*AIM*:
The listing beneath should be written out in full, exactly as shown.

*GIVEN DATA*:
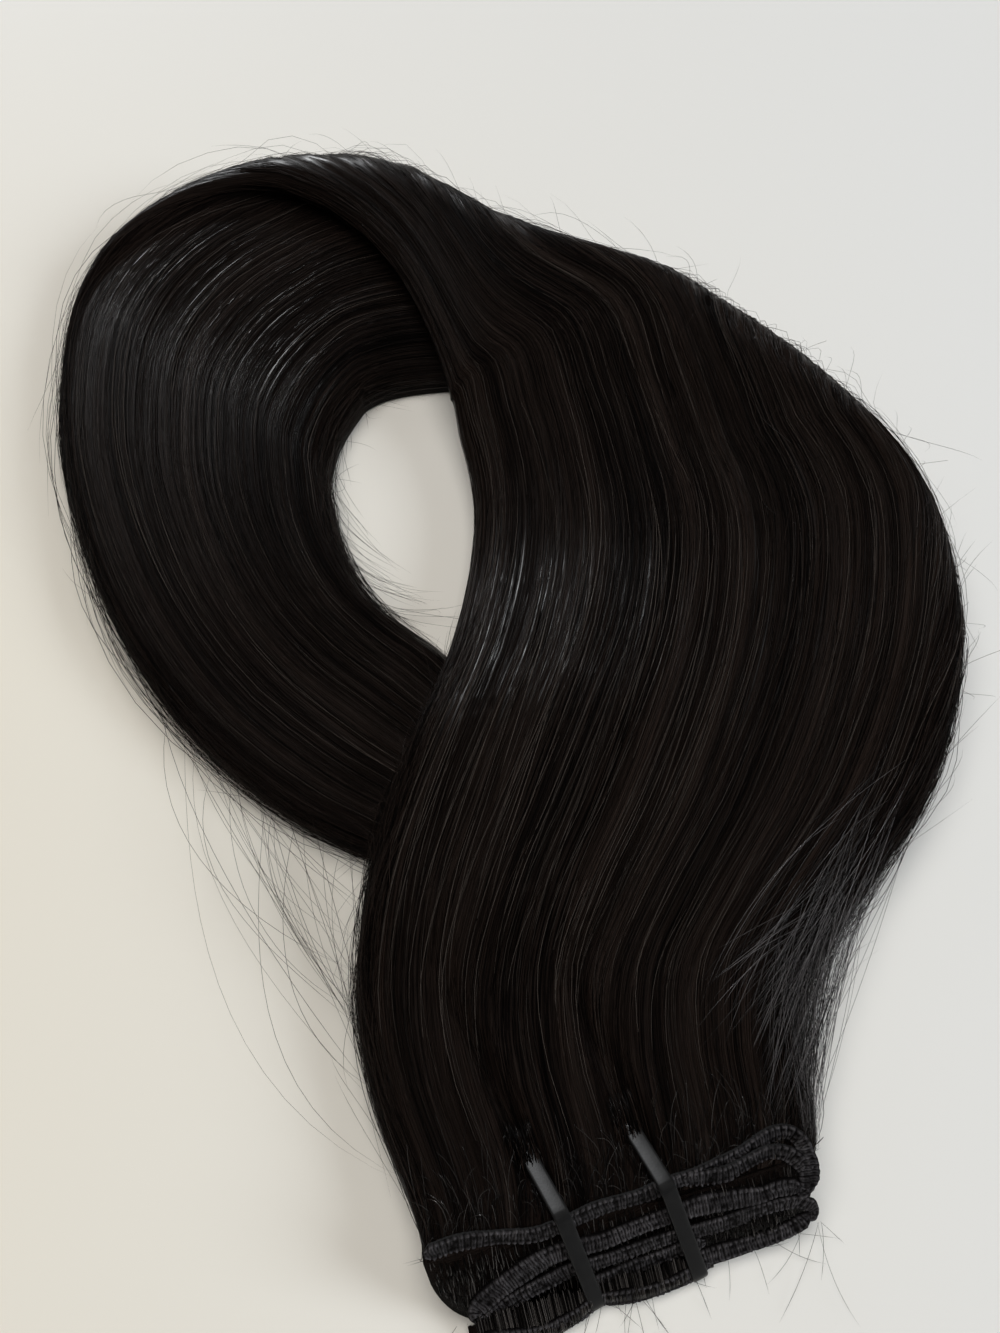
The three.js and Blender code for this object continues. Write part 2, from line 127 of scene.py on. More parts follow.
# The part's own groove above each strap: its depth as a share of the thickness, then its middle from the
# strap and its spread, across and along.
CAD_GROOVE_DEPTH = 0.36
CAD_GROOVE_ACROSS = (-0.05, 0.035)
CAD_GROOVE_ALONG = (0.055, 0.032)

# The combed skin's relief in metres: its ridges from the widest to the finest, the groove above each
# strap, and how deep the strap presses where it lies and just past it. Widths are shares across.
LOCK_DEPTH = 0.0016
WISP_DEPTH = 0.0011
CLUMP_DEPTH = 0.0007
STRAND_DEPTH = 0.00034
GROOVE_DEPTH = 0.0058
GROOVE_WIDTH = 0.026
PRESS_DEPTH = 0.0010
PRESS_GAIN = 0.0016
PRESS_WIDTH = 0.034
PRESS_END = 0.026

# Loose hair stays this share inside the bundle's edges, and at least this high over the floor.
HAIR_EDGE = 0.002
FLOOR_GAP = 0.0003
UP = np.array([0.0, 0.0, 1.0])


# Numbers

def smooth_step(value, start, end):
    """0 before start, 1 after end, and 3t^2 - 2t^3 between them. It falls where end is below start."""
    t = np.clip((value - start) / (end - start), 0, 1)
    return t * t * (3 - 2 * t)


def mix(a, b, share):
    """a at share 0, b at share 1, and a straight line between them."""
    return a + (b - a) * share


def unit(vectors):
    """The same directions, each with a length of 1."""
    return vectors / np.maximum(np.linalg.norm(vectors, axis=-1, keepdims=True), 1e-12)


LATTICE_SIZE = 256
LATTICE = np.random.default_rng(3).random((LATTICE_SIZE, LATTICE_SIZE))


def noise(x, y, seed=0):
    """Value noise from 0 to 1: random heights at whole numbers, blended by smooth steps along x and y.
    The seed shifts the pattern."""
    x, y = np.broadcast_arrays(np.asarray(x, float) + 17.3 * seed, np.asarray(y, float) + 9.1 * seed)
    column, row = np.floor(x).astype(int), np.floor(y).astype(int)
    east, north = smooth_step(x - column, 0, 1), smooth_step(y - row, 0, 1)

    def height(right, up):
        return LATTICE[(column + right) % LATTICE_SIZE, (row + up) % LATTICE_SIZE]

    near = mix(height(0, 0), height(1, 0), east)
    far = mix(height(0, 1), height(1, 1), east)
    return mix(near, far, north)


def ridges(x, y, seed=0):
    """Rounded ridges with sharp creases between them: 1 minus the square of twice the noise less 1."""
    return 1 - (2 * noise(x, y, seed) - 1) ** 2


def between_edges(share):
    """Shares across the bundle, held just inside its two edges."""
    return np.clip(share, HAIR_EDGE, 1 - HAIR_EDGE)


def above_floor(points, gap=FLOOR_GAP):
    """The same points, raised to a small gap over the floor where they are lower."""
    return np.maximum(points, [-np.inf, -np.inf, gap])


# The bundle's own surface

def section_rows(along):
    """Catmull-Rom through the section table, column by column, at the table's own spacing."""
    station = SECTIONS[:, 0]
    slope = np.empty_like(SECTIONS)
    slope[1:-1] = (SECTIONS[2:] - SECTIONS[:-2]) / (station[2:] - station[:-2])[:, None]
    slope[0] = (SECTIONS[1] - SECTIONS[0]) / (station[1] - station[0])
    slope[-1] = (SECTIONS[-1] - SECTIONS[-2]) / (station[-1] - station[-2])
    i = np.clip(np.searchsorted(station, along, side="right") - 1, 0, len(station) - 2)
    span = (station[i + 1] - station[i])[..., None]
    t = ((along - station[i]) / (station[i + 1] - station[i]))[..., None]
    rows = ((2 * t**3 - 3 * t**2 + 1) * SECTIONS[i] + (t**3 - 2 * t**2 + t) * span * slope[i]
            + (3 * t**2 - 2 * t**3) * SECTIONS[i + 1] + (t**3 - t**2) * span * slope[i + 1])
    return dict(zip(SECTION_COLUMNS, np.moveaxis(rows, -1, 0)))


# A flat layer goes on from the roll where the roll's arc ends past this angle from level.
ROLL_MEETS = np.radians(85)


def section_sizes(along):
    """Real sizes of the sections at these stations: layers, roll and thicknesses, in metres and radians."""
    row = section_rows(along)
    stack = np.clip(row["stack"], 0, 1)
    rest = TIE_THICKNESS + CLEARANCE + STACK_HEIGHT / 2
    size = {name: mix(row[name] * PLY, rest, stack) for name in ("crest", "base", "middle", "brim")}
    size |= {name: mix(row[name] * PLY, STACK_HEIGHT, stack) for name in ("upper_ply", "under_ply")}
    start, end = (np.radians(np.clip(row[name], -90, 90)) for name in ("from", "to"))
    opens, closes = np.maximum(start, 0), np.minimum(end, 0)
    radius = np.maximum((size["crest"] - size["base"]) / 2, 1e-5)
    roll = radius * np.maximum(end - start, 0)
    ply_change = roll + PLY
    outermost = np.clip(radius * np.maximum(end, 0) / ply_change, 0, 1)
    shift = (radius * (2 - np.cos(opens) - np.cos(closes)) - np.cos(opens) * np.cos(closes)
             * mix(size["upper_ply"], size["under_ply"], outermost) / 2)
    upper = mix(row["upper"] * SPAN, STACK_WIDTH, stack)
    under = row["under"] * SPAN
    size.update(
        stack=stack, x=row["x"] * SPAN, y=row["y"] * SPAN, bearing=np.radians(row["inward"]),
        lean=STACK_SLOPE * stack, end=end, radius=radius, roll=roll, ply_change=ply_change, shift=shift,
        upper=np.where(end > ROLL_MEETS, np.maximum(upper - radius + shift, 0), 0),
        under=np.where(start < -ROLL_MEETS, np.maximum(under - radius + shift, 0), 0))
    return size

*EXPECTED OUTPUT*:
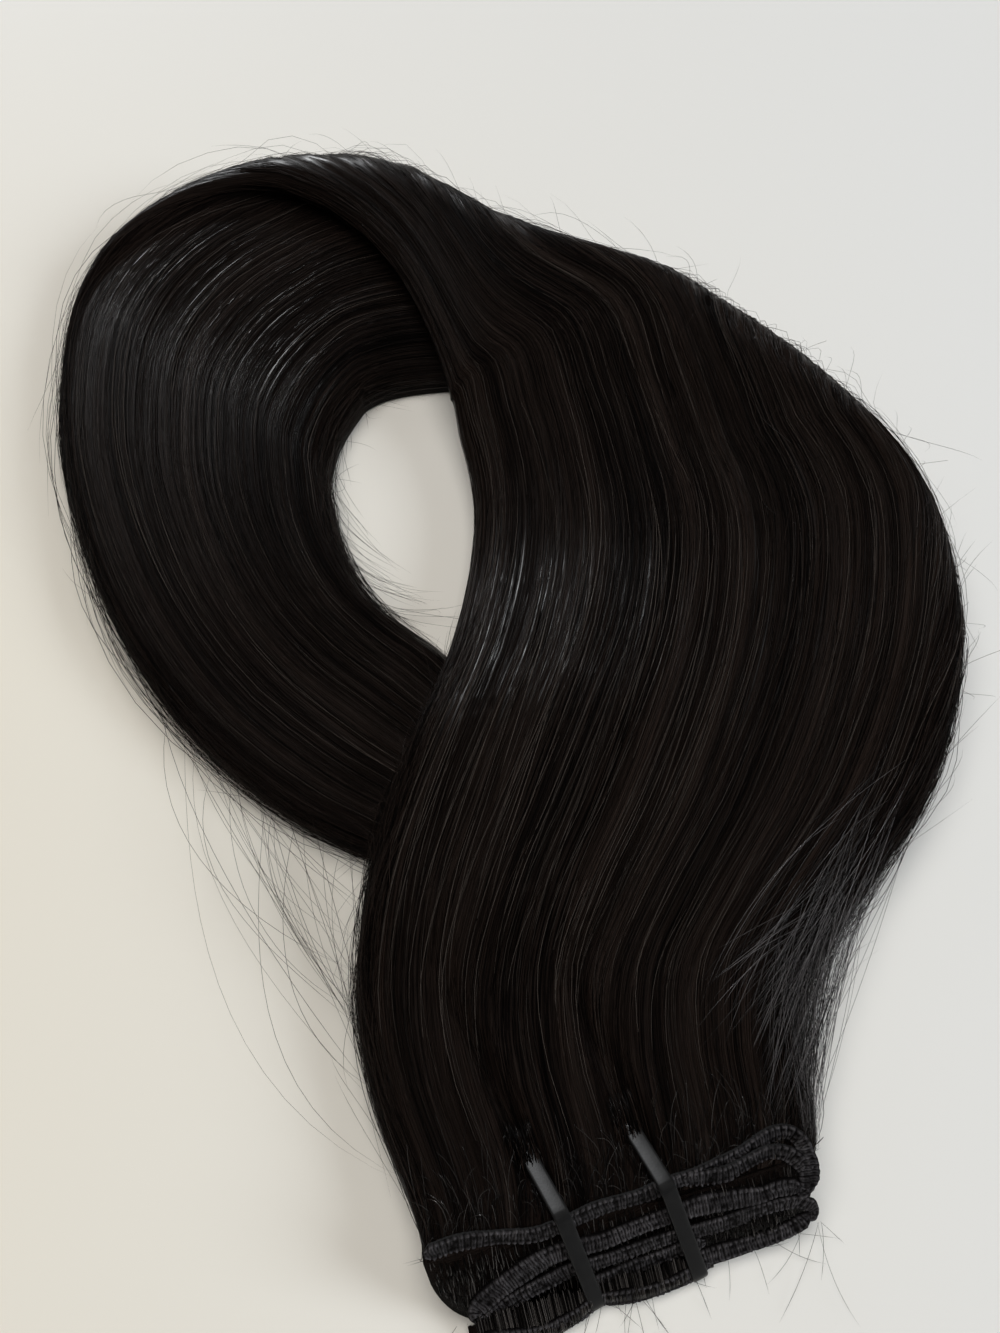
The three.js and Blender code for this object continues. Write part 2, from line 127 of scene.py on. More parts follow.
# The part's own groove above each strap: its depth as a share of the thickness, then its middle from the
# strap and its spread, across and along.
CAD_GROOVE_DEPTH = 0.36
CAD_GROOVE_ACROSS = (-0.05, 0.035)
CAD_GROOVE_ALONG = (0.055, 0.032)

# The combed skin's relief in metres: its ridges from the widest to the finest, the groove above each
# strap, and how deep the strap presses where it lies and just past it. Widths are shares across.
LOCK_DEPTH = 0.0016
WISP_DEPTH = 0.0011
CLUMP_DEPTH = 0.0007
STRAND_DEPTH = 0.00034
GROOVE_DEPTH = 0.0058
GROOVE_WIDTH = 0.026
PRESS_DEPTH = 0.0010
PRESS_GAIN = 0.0016
PRESS_WIDTH = 0.034
PRESS_END = 0.026

# Loose hair stays this share inside the bundle's edges, and at least this high over the floor.
HAIR_EDGE = 0.002
FLOOR_GAP = 0.0003
UP = np.array([0.0, 0.0, 1.0])


# Numbers

def smooth_step(value, start, end):
    """0 before start, 1 after end, and 3t^2 - 2t^3 between them. It falls where end is below start."""
    t = np.clip((value - start) / (end - start), 0, 1)
    return t * t * (3 - 2 * t)


def mix(a, b, share):
    """a at share 0, b at share 1, and a straight line between them."""
    return a + (b - a) * share


def unit(vectors):
    """The same directions, each with a length of 1."""
    return vectors / np.maximum(np.linalg.norm(vectors, axis=-1, keepdims=True), 1e-12)


LATTICE_SIZE = 256
LATTICE = np.random.default_rng(3).random((LATTICE_SIZE, LATTICE_SIZE))


def noise(x, y, seed=0):
    """Value noise from 0 to 1: random heights at whole numbers, blended by smooth steps along x and y.
    The seed shifts the pattern."""
    x, y = np.broadcast_arrays(np.asarray(x, float) + 17.3 * seed, np.asarray(y, float) + 9.1 * seed)
    column, row = np.floor(x).astype(int), np.floor(y).astype(int)
    east, north = smooth_step(x - column, 0, 1), smooth_step(y - row, 0, 1)

    def height(right, up):
        return LATTICE[(column + right) % LATTICE_SIZE, (row + up) % LATTICE_SIZE]

    near = mix(height(0, 0), height(1, 0), east)
    far = mix(height(0, 1), height(1, 1), east)
    return mix(near, far, north)


def ridges(x, y, seed=0):
    """Rounded ridges with sharp creases between them: 1 minus the square of twice the noise less 1."""
    return 1 - (2 * noise(x, y, seed) - 1) ** 2


def between_edges(share):
    """Shares across the bundle, held just inside its two edges."""
    return np.clip(share, HAIR_EDGE, 1 - HAIR_EDGE)


def above_floor(points, gap=FLOOR_GAP):
    """The same points, raised to a small gap over the floor where they are lower."""
    return np.maximum(points, [-np.inf, -np.inf, gap])


# The bundle's own surface

def section_rows(along):
    """Catmull-Rom through the section table, column by column, at the table's own spacing."""
    station = SECTIONS[:, 0]
    slope = np.empty_like(SECTIONS)
    slope[1:-1] = (SECTIONS[2:] - SECTIONS[:-2]) / (station[2:] - station[:-2])[:, None]
    slope[0] = (SECTIONS[1] - SECTIONS[0]) / (station[1] - station[0])
    slope[-1] = (SECTIONS[-1] - SECTIONS[-2]) / (station[-1] - station[-2])
    i = np.clip(np.searchsorted(station, along, side="right") - 1, 0, len(station) - 2)
    span = (station[i + 1] - station[i])[..., None]
    t = ((along - station[i]) / (station[i + 1] - station[i]))[..., None]
    rows = ((2 * t**3 - 3 * t**2 + 1) * SECTIONS[i] + (t**3 - 2 * t**2 + t) * span * slope[i]
            + (3 * t**2 - 2 * t**3) * SECTIONS[i + 1] + (t**3 - t**2) * span * slope[i + 1])
    return dict(zip(SECTION_COLUMNS, np.moveaxis(rows, -1, 0)))


# A flat layer goes on from the roll where the roll's arc ends past this angle from level.
ROLL_MEETS = np.radians(85)


def section_sizes(along):
    """Real sizes of the sections at these stations: layers, roll and thicknesses, in metres and radians."""
    row = section_rows(along)
    stack = np.clip(row["stack"], 0, 1)
    rest = TIE_THICKNESS + CLEARANCE + STACK_HEIGHT / 2
    size = {name: mix(row[name] * PLY, rest, stack) for name in ("crest", "base", "middle", "brim")}
    size |= {name: mix(row[name] * PLY, STACK_HEIGHT, stack) for name in ("upper_ply", "under_ply")}
    start, end = (np.radians(np.clip(row[name], -90, 90)) for name in ("from", "to"))
    opens, closes = np.maximum(start, 0), np.minimum(end, 0)
    radius = np.maximum((size["crest"] - size["base"]) / 2, 1e-5)
    roll = radius * np.maximum(end - start, 0)
    ply_change = roll + PLY
    outermost = np.clip(radius * np.maximum(end, 0) / ply_change, 0, 1)
    shift = (radius * (2 - np.cos(opens) - np.cos(closes)) - np.cos(opens) * np.cos(closes)
             * mix(size["upper_ply"], size["under_ply"], outermost) / 2)
    upper = mix(row["upper"] * SPAN, STACK_WIDTH, stack)
    under = row["under"] * SPAN
    size.update(
        stack=stack, x=row["x"] * SPAN, y=row["y"] * SPAN, bearing=np.radians(row["inward"]),
        lean=STACK_SLOPE * stack, end=end, radius=radius, roll=roll, ply_change=ply_change, shift=shift,
        upper=np.where(end > ROLL_MEETS, np.maximum(upper - radius + shift, 0), 0),
        under=np.where(start < -ROLL_MEETS, np.maximum(under - radius + shift, 0), 0))
    return size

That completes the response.